As I discussed in the ‘sustainably-minded customer,’ we are in the midst of a new era of sustainability in which customers globally are ‘voting with their wallets’. Surveys across the globe have shown that people are interested in exploring more plant-based foods across different categories. For example, a February survey conducted by alt-meat company Gold&Green Foods showed an increasing desire for clean-label foods and transparency on packaging, with 59% and 51% of respondents respectively mentioning these factors. Over 40% said they wanted options that are better for the environment.
“The reality is consumers are actively reducing their meat intake to better their health (64%), do their bit for the planet (48%), and support animal welfare,” Simon Solway, Country Manager of OOH and Retail at Gold&Green Foods, said.
According to the Physicians Committee for Responsible Medicine, research shows that a plant-based diet is not only good for health but is also good for the climate and environment. In fact, a global shift to a plant-based diet could reduce mortality and greenhouse gases caused by food production by 10% and 70%, respectively, by 2050.

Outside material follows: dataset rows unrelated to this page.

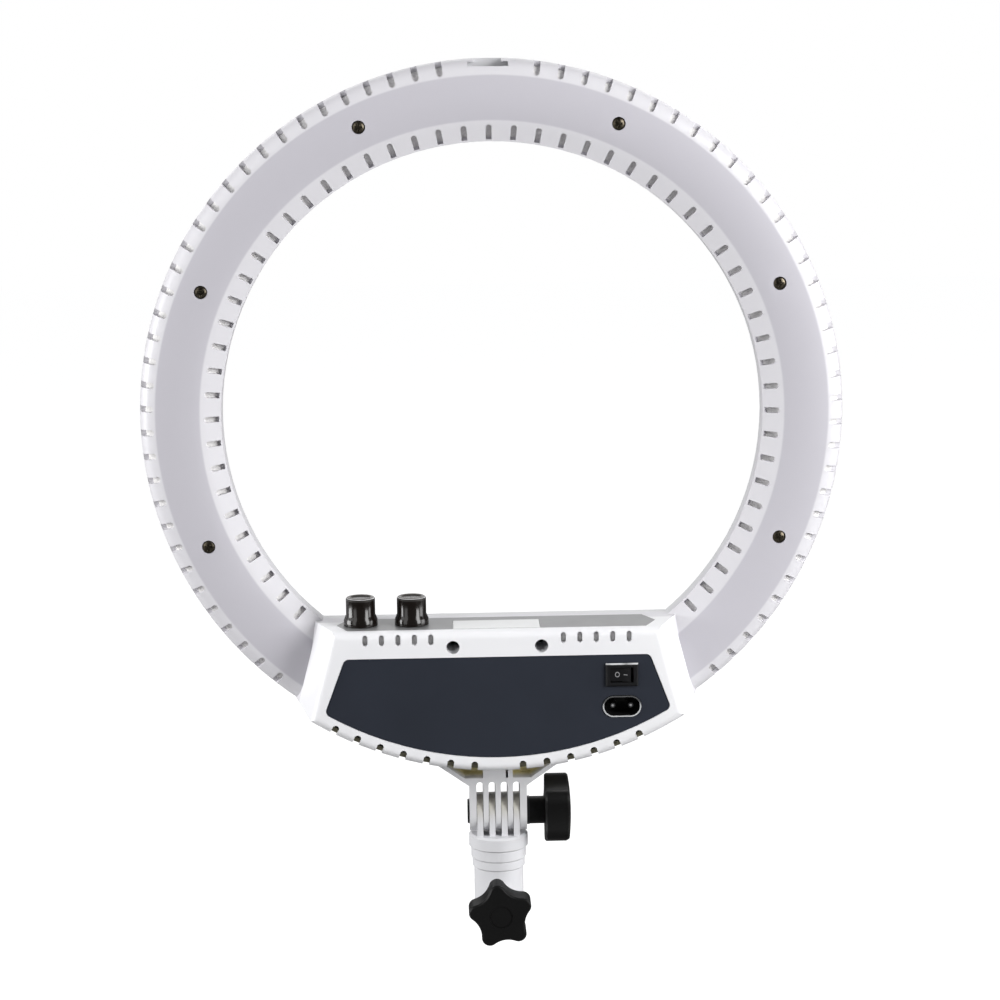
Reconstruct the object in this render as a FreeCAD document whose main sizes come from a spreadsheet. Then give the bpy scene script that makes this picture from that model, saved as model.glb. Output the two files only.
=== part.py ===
import FreeCAD, Part
import math
import operator
import os
import Sketcher
from FreeCAD import Rotation, Vector

# LED ring light on its tilting stand socket.
# Frame: origin at the centre of the stand socket's mouth, +Z up, +X to the right as seen from the rear.
# The rear face with the controls looks along -Y and the light leaves along +Y. The hinge axis lies along X at y 0.

# Driving sizes, in millimetres and degrees: name, value, meaning.
SIZES = [
    ("ring_radius", 168.4, "outer radius of the ring"),
    ("opening_radius", 129.6, "radius of the ring's opening"),
    ("ring_rise", 197, "ring centre above the hinge axis"),
    ("ring_back", 10, "ring's rear face behind the hinge axis"),
    ("parting", 1, "joint plane of rear cover and front housing, ahead of the hinge axis"),
    ("ring_front", 8, "front rim ahead of the hinge axis"),
    ("shell_wall", 2.5, "wall of both mouldings"),
    ("back_rounding", 8.5, "rounding of the ring's outer rear edge"),
    ("slope_radius", 143.5, "radius where the rear face starts to slope inwards"),
    ("slope_drop", 5.5, "how far the slope falls back at the opening"),
    ("slot_width", 3, "outer vent slots, width"),
    ("slot_length", 7, "outer vent slots, length along the radius"),
    ("slot_pitch", 4, "angle between outer vent slots"),
    ("slot_first", 8, "angle of the first outer slot from the top"),
    ("slot_count", 34, "outer vent slots on each side"),
    ("slot_reach", 9, "how far the outer slots run forwards from the rear face"),
    ("inner_slot_width", 2.8, "inner vent slots, width"),
    ("inner_slot_length", 6.9, "inner vent slots, length along the radius"),
    ("inner_slot_margin", 0.9, "from the opening to the inner slots"),
    ("inner_slot_pitch", 5, "angle between inner vent slots"),
    ("inner_slot_count", 55, "inner vent slots in all"),
    ("box_back", 35, "control box's rear face behind the hinge axis"),
    ("box_drop", 99, "box's flat top below the ring centre"),
    ("box_half_width", 77, "half width of the box's rear face at its top"),
    ("box_flare", 14.8, "lean of the box's side edges"),
    ("box_draft", 19, "slope of the box's side walls"),
    ("box_step", 0.3, "how far the box's underside lies inside the ring's edge"),
    ("box_rounding", 4, "rounding round the box's rear face"),
    ("box_slot_width", 3.2, "vent slots along the box's bottom, width"),
    ("box_slot_length", 5.2, "vent slots along the box's bottom, length"),
    ("box_slot_reach", 11, "how far the bottom slots run forwards"),
    ("band_slot_width", 2.4, "vent slots below the top strip, width"),
    ("band_slot_low", 6.6, "lower end of those slots below the box's top"),
    ("band_slot_high", 1.6, "upper end of those slots below the box's top"),
    ("band_slot_first", 31.4, "innermost of those slots from the middle"),
    ("band_slot_pitch", 7.8, "spacing of those slots"),
    ("case_screw_circle", 150, "radius on which the six cover screws lie"),
    ("case_screw_head", 3, "head radius of the cover screws"),
    ("case_screw_shank", 1.5, "shank radius of all cover screws"),
    ("case_screw_depth", 3, "depth of the cover screws' recesses"),
    ("case_screw_length", 7, "shank length of the cover screws"),
    ("case_post_length", 5, "front posts that take the cover screws"),
    ("thread_gap", 0.05, "radial clearance of threads"),
    ("screw_head_height", 2.2, "height of the screw heads"),
    ("screw_clearance", 0.2, "room round each screw's head and shank"),
    ("boss_wall", 1.3, "wall of the screw bosses round the recess"),
    ("box_screw_half_spacing", 21, "box screws from the middle"),
    ("box_screw_drop", 107, "box screws below the ring centre"),
    ("box_well_depth", 26, "depth of the box screws' wells"),
    ("box_post_length", 6, "front posts that take the box screws"),
    ("box_screw_length", 12, "shank length of the box screws"),
    ("shoe_opening", 13, "accessory shoe's opening between its lips"),
    ("shoe_width", 19.2, "accessory shoe's inner width"),
    ("shoe_height", 2.2, "accessory shoe's inner height"),
    ("shoe_lip", 1.8, "thickness of the shoe's lips"),
    ("shoe_floor", 2.5, "material below the shoe"),
    ("shoe_end", 4, "closed end of the shoe, ahead of the hinge axis"),
    ("panel_drop", 111.8, "rear panel's top edge below the ring centre"),
    ("panel_half_width", 72.5, "half width of the rear panel's top edge"),
    ("panel_lean", 20.7, "lean of the rear panel's side edges"),
    ("panel_radius", 161, "radius of the rear panel's bottom edge"),
    ("panel_recess", 1.2, "depth of the rear panel's recess"),
    ("panel_corner", 3, "rounding of the corners of that recess"),
    ("panel_thickness", 0.8, "rear panel's thickness"),
    ("seat_gap", 0.15, "room round plates and inserts in their recesses"),
    ("strip_half_width", 71, "half width of the top strip's long edges"),
    ("strip_tip", 5.5, "how far the strip's points stand out"),
    ("strip_depth", 27, "top strip from front to back"),
    ("strip_back", 30.7, "strip's near edge behind the hinge axis"),
    ("strip_thickness", 1.2, "top strip's thickness and recess depth"),
    ("window_width", 41.6, "display window's width"),
    ("window_depth", 19, "display window from front to back"),
    ("window_margin", 0.8, "from the strip's near edge to the window"),
    ("window_ledge", 1.8, "ledge that the window rests on"),
    ("display_thickness", 2, "display module's thickness"),
    ("left_dial_place", 64.8, "left dial's axis from the middle"),
    ("right_dial_place", 40.4, "right dial's axis from the middle"),
    ("dial_back", 18, "dial axes behind the hinge axis"),
    ("dial_radius", 7, "dial's barrel radius"),
    ("dial_skirt", 8.15, "dial's skirt radius"),
    ("dial_height", 13.6, "dial's height"),
    ("dial_skirt_height", 2.6, "straight part of the dial's skirt"),
    ("dial_flare_height", 2.6, "flare between skirt and barrel"),
    ("dial_gap", 0.4, "dial's underside above the strip"),
    ("cap_height", 1.4, "height of the dial's metal cap"),
    ("cap_rim", 1.1, "width of the cap's raised rim"),
    ("cap_chamfer", 0.7, "chamfer of the cap's rim"),
    ("cap_recess", 0.7, "depth of the cap's dished face"),
    ("shaft_radius", 3, "radius of the dial shafts"),
    ("shaft_grip", 11, "length of shaft held in the dial"),
    ("bush_radius", 4.5, "radius of the potentiometer's bush"),
    ("pot_radius", 8, "radius of the potentiometer's body"),
    ("pot_height", 7.5, "height of the potentiometer's body"),
    ("pot_floor", 1.5, "floor below the shaft in the potentiometer"),
    ("running_gap", 0.06, "radial clearance of turning fits"),
    ("board_thickness", 1.6, "thickness of the circuit boards"),
    ("control_board_width", 48, "control board's width"),
    ("control_board_depth", 25, "control board from front to back"),
    ("switch_place", 59, "switch and inlet from the middle"),
    ("switch_drop", 121.6, "switch below the ring centre"),
    ("switch_width", 15.4, "switch bezel's width"),
    ("switch_height", 11.2, "switch bezel's height"),
    ("switch_proud", 1.8, "switch bezel's height over the panel"),
    ("switch_body_width", 13, "switch body's width"),
    ("switch_body_height", 8.8, "switch body's height"),
    ("switch_body_depth", 14, "switch body's depth behind the panel"),
    ("rocker_half_width", 4.8, "half width of the rocker"),
    ("rocker_height", 6.6, "rocker's size along its axle"),
    ("rocker_gap", 0.35, "room round the rocker"),
    ("rocker_crown", 3, "rocker's raised ends above its axle"),
    ("rocker_dip", 1.9, "rocker's middle above its axle"),
    ("rocker_belly", 2.2, "rocker's underside below its axle"),
    ("rocker_sunk", 1.6, "rocker's axle behind the panel's face"),
    ("rocker_lean", 12, "rocker's tilt each way"),
    ("axle_radius", 0.9, "radius of the rocker's axle"),
    ("axle_reach", 0.8, "how far the axle's ends stand out of the rocker"),
    ("rocker_cavity", 3, "switch cavity's floor behind the rocker's axle"),
    ("bezel_chamfer", 0.7, "chamfer of the switch bezel"),
    ("inlet_drop", 137.1, "inlet below the ring centre"),
    ("inlet_width", 18.3, "inlet's width over its rim"),
    ("inlet_height", 10.2, "inlet's height over its rim"),
    ("inlet_rim", 0.6, "width of the inlet's rim"),
    ("inlet_proud", 0.6, "inlet's rim above the panel"),
    ("inlet_depth", 20, "inlet's depth behind the panel"),
    ("inlet_cavity", 12.5, "depth of the inlet's cavity"),
    ("pin_spacing", 8.6, "spacing of the inlet's pins"),
    ("pin_radius", 1.2, "radius of the inlet's pins"),
    ("pin_sunk", 2.5, "inlet pins' tips behind the inlet's rim"),
    ("pin_tail", 4, "how far the pins' solder ends stand out behind the inlet"),
    ("web_thickness", 1.5, "thickness of the housing's web"),
    ("rebate_width", 1.2, "step that the diffuser rests on"),
    ("rebate_depth", 2.2, "depth of the diffuser's step behind the rim"),
    ("rim_chamfer", 0.8, "chamfer of the front rim"),
    ("diffuser_edge", 1.6, "diffuser's thickness at its edges"),
    ("diffuser_crown", 0.5, "how far the diffuser bows out"),
    ("board_margin", 0.9, "room round the LED board"),
    ("led_length", 3.5, "LED package along the ring"),
    ("led_width", 2.8, "LED package across the ring"),
    ("led_height", 0.8, "LED package's height"),
    ("led_inset", 8, "LED rows from the board's edges"),
    ("led_pairs", 28, "pairs of warm and cool LEDs in each row"),
    ("closure_front", 7, "box's front face ahead of the hinge axis"),
    ("closure_thickness", 2, "box's front wall"),
    ("supply_width", 84, "power supply board's width"),
    ("supply_height", 28, "power supply board's height"),
    ("supply_drop", 134, "power supply board's middle below the ring centre"),
    ("supply_front", -1, "power supply board's front face, ahead of the hinge axis"),
    ("supply_post", 2.5, "radius of the power supply's posts"),
    ("supply_inset", 4, "posts from the board's edges"),
    ("supply_pin", 1.2, "radius of the posts' pins through the board"),
    ("supply_pin_proud", 0.8, "how far those pins stand out of the board"),
    ("transformer_width", 22, "transformer's width"),
    ("transformer_height", 18, "transformer's height"),
    ("transformer_depth", 15, "transformer's depth off the board"),
    ("capacitor_radius", 5.5, "radius of the large capacitor"),
    ("capacitor_length", 14, "length of the large capacitor"),
    ("heatsink_thickness", 2.5, "heatsink's thickness"),
    ("heatsink_depth", 17, "heatsink's depth off the board"),
    ("pivot_height", 53, "hinge axis above the socket's mouth"),
    ("hinge_radius", 9.5, "end radius of the head's fingers"),
    ("finger_width", 2.6, "width of the head's inner fingers"),
    ("outer_finger_width", 3.4, "width of the head's outer fingers"),
    ("finger_gap", 3.35, "gap between the head's fingers"),
    ("side_gap", 0.2, "room beside each finger"),
    ("neck_rise", 17, "top of the finger gaps above the hinge axis"),
    ("foot_half_width", 40, "half width of the bracket at the ring"),
    ("bracket_wall", 2, "bracket's thin walls"),
    ("flare_rise", 15, "start of the bracket's flare above the hinge axis"),
    ("bracket_gap", 0.15, "gap between the bracket and the rear cover"),
    ("bracket_pocket", 13, "depth of the bracket's rear pockets"),
    ("bracket_block", 7.2, "half width of the bracket's solid middle"),
    ("bracket_slit", 1.1, "width of the slit beside the middle rib"),
    ("slit_place", 4.4, "that slit from the middle"),
    ("bolt_radius", 3, "hinge bolt's shank"),
    ("bolt_head_radius", 6, "hinge bolt's head"),
    ("bolt_head_height", 3, "height of the hinge bolt's head"),
    ("bolt_head_proud", 1, "how far the bolt's head stands out"),
    ("bolt_length", 38.4, "length of the hinge bolt's shank"),
    ("washer_radius", 7, "tilt washer's radius"),
    ("washer_thickness", 1.4, "tilt washer's thickness"),
    ("knob_hub_radius", 6.75, "star knob's hub"),
    ("knob_hub_length", 7.6, "length of the star knob's hub"),
    ("knob_head_length", 12.8, "thickness of the star knob's head"),
    ("knob_reach", 15.7, "clamp knob's radius to the tips of its lobes"),
    ("lobe_radius", 3.9, "radius of each lobe's tip"),
    ("valley_reach", 11.7, "clamp knob's radius between the lobes"),
    ("tilt_knob_growth", 1.14, "tilt knob's star against the clamp knob's"),
    ("knob_dome", 1.5, "how far the tilt knob's face bulges"),
    ("knob_chamfer", 0.8, "chamfer of the star knob's edges"),
    ("knob_disc_radius", 5.4, "radius of the disc in the knob's face"),
    ("knob_disc_depth", 1.2, "depth of the disc's recess"),
    ("knob_disc_thickness", 0.8, "thickness of the disc"),
    ("insert_radius", 4.6, "radius of the threaded inserts in the knobs"),
    ("insert_length", 9, "length of the threaded inserts in the knobs"),
    ("knob_bore_depth", 12.5, "depth of the bores in the knobs"),
    ("clamp_turn", 8, "how far the clamp knob's first lobe leans left of upright"),
    ("socket_bore", 8.1, "stand bore's radius"),
    ("socket_depth", 32, "stand bore's depth"),
    ("socket_radius", 12.1, "radius of the socket's lower body"),
    ("low_band_radius", 12.9, "radius of the lower band"),
    ("high_band_radius", 13.5, "radius of the upper band"),
    ("collar_radius", 14.5, "radius of the collar"),
    ("low_band_height", 25.2, "lower band's bottom above the mouth"),
    ("high_band_height", 29.8, "upper band's bottom above the mouth"),
    ("collar_height", 35.3, "collar's bottom above the mouth"),
    ("band_step", 0.8, "height of the sloping edge under each band"),
    ("shoulder_drop", 10.5, "collar's top below the hinge axis"),
    ("socket_finger_radius", 9.2, "end radius of the socket's fingers"),
    ("clamp_height", 11.2, "clamp screw above the mouth"),
    ("clamp_boss_radius", 7.5, "boss that holds the clamp nut"),
    ("clamp_boss_end", 17, "boss's end behind the bore's axis"),
    ("nut_radius", 5.6, "clamp nut's radius over its corners"),
    ("nut_length", 5, "clamp nut's length"),
    ("pad_radius", 3.6, "clamp pad's radius"),
    ("pad_thickness", 2, "clamp pad's thickness"),
    ("clamp_travel_gap", 2.3, "room between boss and clamp knob"),
    ("collar_chamfer", 1, "chamfer of the collar's top edge"),
    ("mouth_chamfer", 0.8, "chamfer of the socket's lower edge"),
]

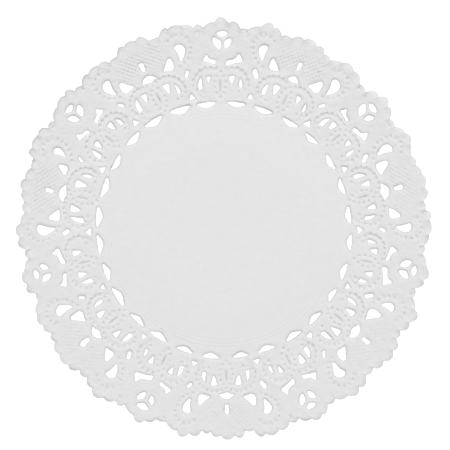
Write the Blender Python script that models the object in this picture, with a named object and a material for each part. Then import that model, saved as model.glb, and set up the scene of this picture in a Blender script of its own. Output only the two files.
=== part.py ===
# Paper lace doily: one flat round sheet with a plain middle, a cut border and a scalloped edge.
# The border repeats seven times round the sheet, a little out of true. Each repeat has a three-bar
# round on its own axis, a fan half way to the next repeat, and two pairs of overlapping rings between
# them and the middle.
# A figure is drawn with x across its axis and y outwards from the doily's centre, in millimetres,
# and then turned clockwise to its place. The first repeat's axis lies along +Y.

import math
import random
from collections import namedtuple

import bpy

MM = 0.001

# Driving dimensions, in millimetres, and angles in degrees
THICKNESS = 1.0
REPEATS = 7
SCALLOPS = 16            # in one repeat
SCALLOP_STEPS = 5        # straight runs along one scallop
SCALLOP_ROUND = 2.4      # power that makes a scallop square-shouldered
ARC_STEPS = 4            # straight runs along a bowed side or an arc
STRAY = 0.07             # furthest that a cut corner strays
SIZE_SPREAD = 0.25       # largest share by which like openings differ, and most differ by far less
DEEPER_TO = 300.0        # side on which the die bit deeper

EDGE_VALLEYS = 97.25     # mean radius of the valleys between the scallops, by the bars
EDGE_SWING = 1.9         # how far the edge swells, and falls back, as it follows the figures inside
EDGE_SWELLS = 4          # in one repeat
EDGE_FILL = 0.6          # half of what the falls by the fans are filled by
SCALLOP_RISE = 1.35      # crown of a scallop above its valleys
RISE_SPREAD = 0.6        # share by which the scallops differ in it
SCALLOP_CROWD = 0.12     # how much of a scallop they close up by where the edge falls back
SCALLOP_STRAY = 0.75     # furthest that one scallop stands out or in
SCALLOP_SLIP = 0.18      # and furthest that it slips along the edge, as a share of a scallop

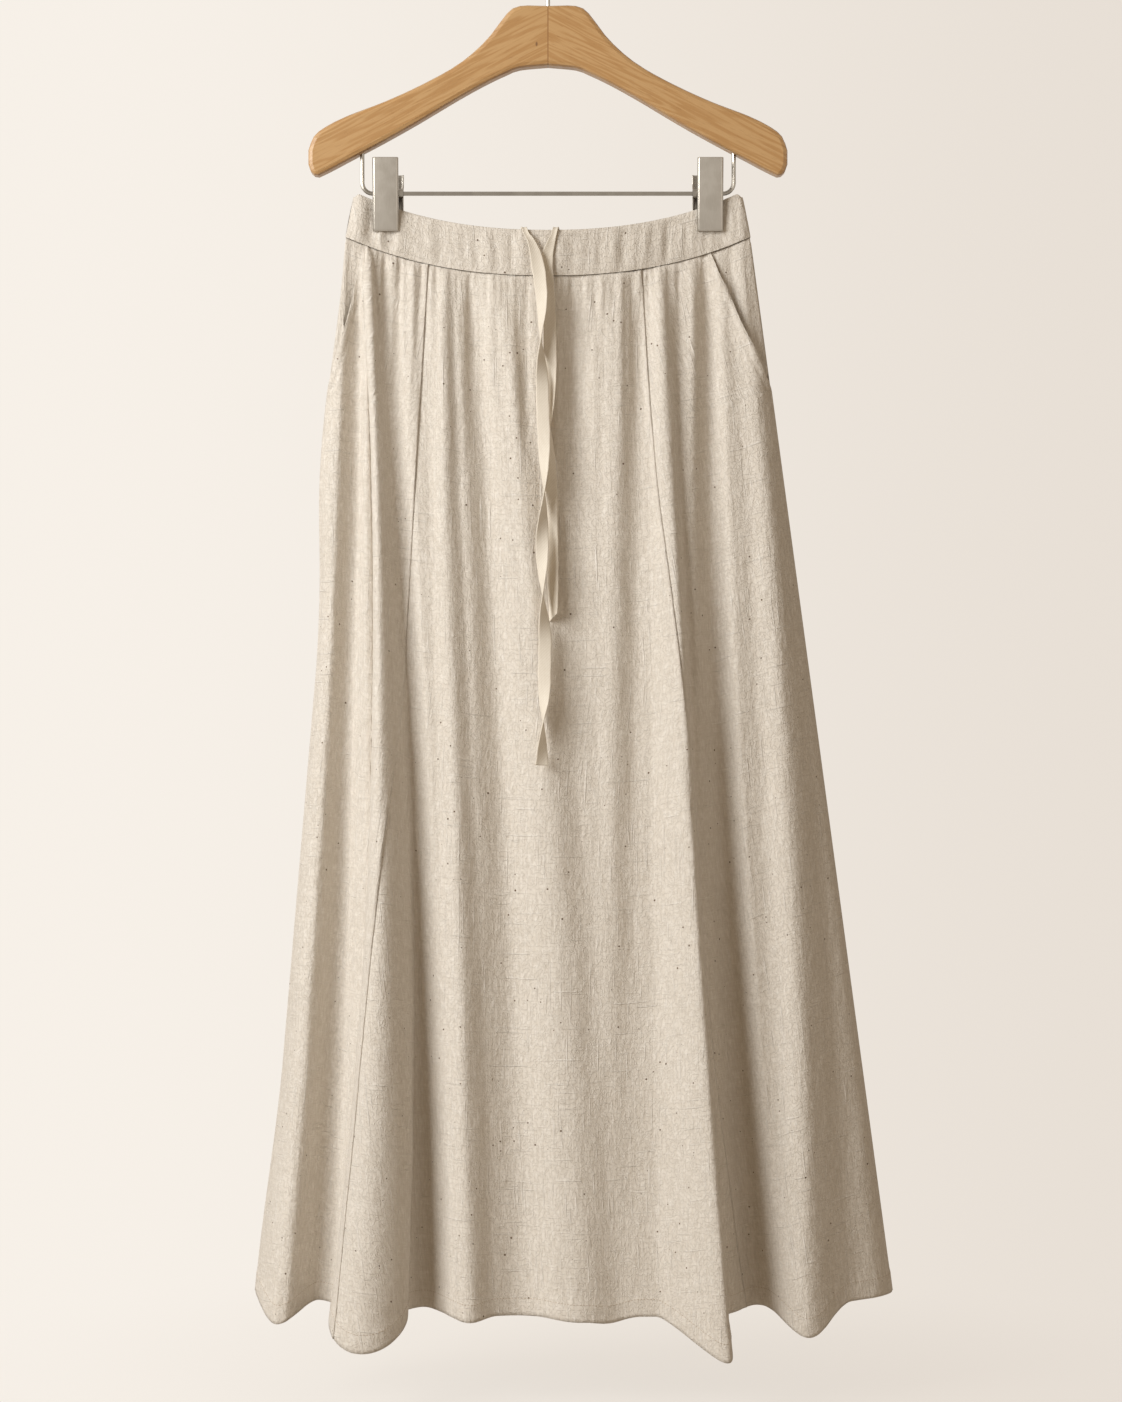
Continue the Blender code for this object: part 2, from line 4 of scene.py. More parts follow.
import bmesh
import bpy
import numpy as np
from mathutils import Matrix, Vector


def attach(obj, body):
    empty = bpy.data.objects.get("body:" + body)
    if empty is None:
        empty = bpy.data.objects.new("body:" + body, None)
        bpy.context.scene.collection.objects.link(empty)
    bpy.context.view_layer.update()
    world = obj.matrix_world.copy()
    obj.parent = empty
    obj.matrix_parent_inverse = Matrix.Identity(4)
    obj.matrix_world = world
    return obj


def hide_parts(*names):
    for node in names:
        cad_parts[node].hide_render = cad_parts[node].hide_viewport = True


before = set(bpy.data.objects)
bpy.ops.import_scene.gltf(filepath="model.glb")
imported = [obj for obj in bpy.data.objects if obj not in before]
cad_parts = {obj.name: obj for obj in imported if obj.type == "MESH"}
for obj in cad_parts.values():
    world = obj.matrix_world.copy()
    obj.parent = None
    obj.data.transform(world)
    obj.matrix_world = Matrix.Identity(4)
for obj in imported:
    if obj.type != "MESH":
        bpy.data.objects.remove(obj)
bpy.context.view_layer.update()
mm = 0.001  # the tables below are in millimetres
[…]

Nestle has already launched plant-based alternatives to dairy made from rice, oat, soy, coconut, pea and almonds across categories. Examples include non-dairy ice cream, coffee creamers, rice- and oat-based drinks, pea-based beverages, plant-based cappuccinos and lattes, a vegan condensed milk alternative, as well as a range of non-dairy cheese to complement plant-based burgers. The new KitKat V is a natural step for Nestlé towards achieving its goal of halving emissions by 2030 and reaching net-zero by 2050. The company has also stated that KitKat aims to transition to 100% renewables at all factories by the end of 2025.
Plant-based alternative products are emerging in the sustainability initiatives at many companies. U.S. plant-based food retail sales surged 27% in 2020, to $7 billion, according to the Plant Based Foods Association (PBFA) and The Good Food Institute (GFI), which was nearly twice as much as overall U.S. retail food sales. What’s more, dollar sales growth for plant-based foods proved to be consistent across the country, with the market posting gains of over 25% in all U.S. census regions.